--- Given records ---

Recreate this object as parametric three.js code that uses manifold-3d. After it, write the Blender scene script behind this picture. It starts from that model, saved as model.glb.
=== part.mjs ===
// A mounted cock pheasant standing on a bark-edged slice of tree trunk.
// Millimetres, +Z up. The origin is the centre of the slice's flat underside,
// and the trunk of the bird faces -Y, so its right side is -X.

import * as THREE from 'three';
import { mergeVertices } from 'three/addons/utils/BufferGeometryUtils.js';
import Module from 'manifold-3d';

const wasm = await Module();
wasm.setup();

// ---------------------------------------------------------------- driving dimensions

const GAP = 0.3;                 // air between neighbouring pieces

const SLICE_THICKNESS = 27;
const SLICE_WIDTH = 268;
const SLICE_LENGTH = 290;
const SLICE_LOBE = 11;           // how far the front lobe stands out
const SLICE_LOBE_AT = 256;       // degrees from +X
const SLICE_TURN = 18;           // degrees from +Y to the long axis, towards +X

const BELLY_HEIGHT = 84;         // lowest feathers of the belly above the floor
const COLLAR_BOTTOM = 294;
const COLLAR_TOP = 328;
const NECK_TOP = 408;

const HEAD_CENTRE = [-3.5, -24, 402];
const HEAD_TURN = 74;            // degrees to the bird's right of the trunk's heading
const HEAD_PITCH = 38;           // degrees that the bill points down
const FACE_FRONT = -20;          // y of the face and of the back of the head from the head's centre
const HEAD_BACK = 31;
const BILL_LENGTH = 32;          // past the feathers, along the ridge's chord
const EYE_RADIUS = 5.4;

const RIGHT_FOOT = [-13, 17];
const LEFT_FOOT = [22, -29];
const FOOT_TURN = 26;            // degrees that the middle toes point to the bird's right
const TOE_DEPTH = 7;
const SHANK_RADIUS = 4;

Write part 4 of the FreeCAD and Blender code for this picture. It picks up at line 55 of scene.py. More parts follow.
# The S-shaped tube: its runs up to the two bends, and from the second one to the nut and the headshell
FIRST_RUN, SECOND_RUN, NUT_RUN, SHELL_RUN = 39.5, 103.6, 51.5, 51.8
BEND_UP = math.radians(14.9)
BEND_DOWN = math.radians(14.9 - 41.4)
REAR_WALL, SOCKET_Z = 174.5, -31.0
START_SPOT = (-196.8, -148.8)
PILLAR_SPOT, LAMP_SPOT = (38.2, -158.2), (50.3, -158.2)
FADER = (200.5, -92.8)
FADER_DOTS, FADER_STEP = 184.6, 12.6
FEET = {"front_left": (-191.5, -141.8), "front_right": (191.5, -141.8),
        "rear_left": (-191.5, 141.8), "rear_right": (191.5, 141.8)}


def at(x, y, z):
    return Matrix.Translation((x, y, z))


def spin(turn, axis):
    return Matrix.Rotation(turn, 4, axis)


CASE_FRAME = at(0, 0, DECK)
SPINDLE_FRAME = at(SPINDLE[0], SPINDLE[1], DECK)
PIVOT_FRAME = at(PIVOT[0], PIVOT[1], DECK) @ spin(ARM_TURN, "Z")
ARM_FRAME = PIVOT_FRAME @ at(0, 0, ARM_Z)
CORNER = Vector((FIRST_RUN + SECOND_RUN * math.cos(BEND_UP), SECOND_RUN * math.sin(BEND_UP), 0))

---

#### What this task involves
Would you restate each of the entries word for word?

#### Worked answer
Recreate this object as parametric three.js code that uses manifold-3d. After it, write the Blender scene script behind this picture. It starts from that model, saved as model.glb.
=== part.mjs ===
// A mounted cock pheasant standing on a bark-edged slice of tree trunk.
// Millimetres, +Z up. The origin is the centre of the slice's flat underside,
// and the trunk of the bird faces -Y, so its right side is -X.

import * as THREE from 'three';
import { mergeVertices } from 'three/addons/utils/BufferGeometryUtils.js';
import Module from 'manifold-3d';

const wasm = await Module();
wasm.setup();

// ---------------------------------------------------------------- driving dimensions

const GAP = 0.3;                 // air between neighbouring pieces

const SLICE_THICKNESS = 27;
const SLICE_WIDTH = 268;
const SLICE_LENGTH = 290;
const SLICE_LOBE = 11;           // how far the front lobe stands out
const SLICE_LOBE_AT = 256;       // degrees from +X
const SLICE_TURN = 18;           // degrees from +Y to the long axis, towards +X

const BELLY_HEIGHT = 84;         // lowest feathers of the belly above the floor
const COLLAR_BOTTOM = 294;
const COLLAR_TOP = 328;
const NECK_TOP = 408;

const HEAD_CENTRE = [-3.5, -24, 402];
const HEAD_TURN = 74;            // degrees to the bird's right of the trunk's heading
const HEAD_PITCH = 38;           // degrees that the bill points down
const FACE_FRONT = -20;          // y of the face and of the back of the head from the head's centre
const HEAD_BACK = 31;
const BILL_LENGTH = 32;          // past the feathers, along the ridge's chord
const EYE_RADIUS = 5.4;

const RIGHT_FOOT = [-13, 17];
const LEFT_FOOT = [22, -29];
const FOOT_TURN = 26;            // degrees that the middle toes point to the bird's right
const TOE_DEPTH = 7;
const SHANK_RADIUS = 4;

Write part 4 of the FreeCAD and Blender code for this picture. It picks up at line 55 of scene.py. More parts follow.
# The S-shaped tube: its runs up to the two bends, and from the second one to the nut and the headshell
FIRST_RUN, SECOND_RUN, NUT_RUN, SHELL_RUN = 39.5, 103.6, 51.5, 51.8
BEND_UP = math.radians(14.9)
BEND_DOWN = math.radians(14.9 - 41.4)
REAR_WALL, SOCKET_Z = 174.5, -31.0
START_SPOT = (-196.8, -148.8)
PILLAR_SPOT, LAMP_SPOT = (38.2, -158.2), (50.3, -158.2)
FADER = (200.5, -92.8)
FADER_DOTS, FADER_STEP = 184.6, 12.6
FEET = {"front_left": (-191.5, -141.8), "front_right": (191.5, -141.8),
        "rear_left": (-191.5, 141.8), "rear_right": (191.5, 141.8)}


def at(x, y, z):
    return Matrix.Translation((x, y, z))


def spin(turn, axis):
    return Matrix.Rotation(turn, 4, axis)


CASE_FRAME = at(0, 0, DECK)
SPINDLE_FRAME = at(SPINDLE[0], SPINDLE[1], DECK)
PIVOT_FRAME = at(PIVOT[0], PIVOT[1], DECK) @ spin(ARM_TURN, "Z")
ARM_FRAME = PIVOT_FRAME @ at(0, 0, ARM_Z)
CORNER = Vector((FIRST_RUN + SECOND_RUN * math.cos(BEND_UP), SECOND_RUN * math.sin(BEND_UP), 0))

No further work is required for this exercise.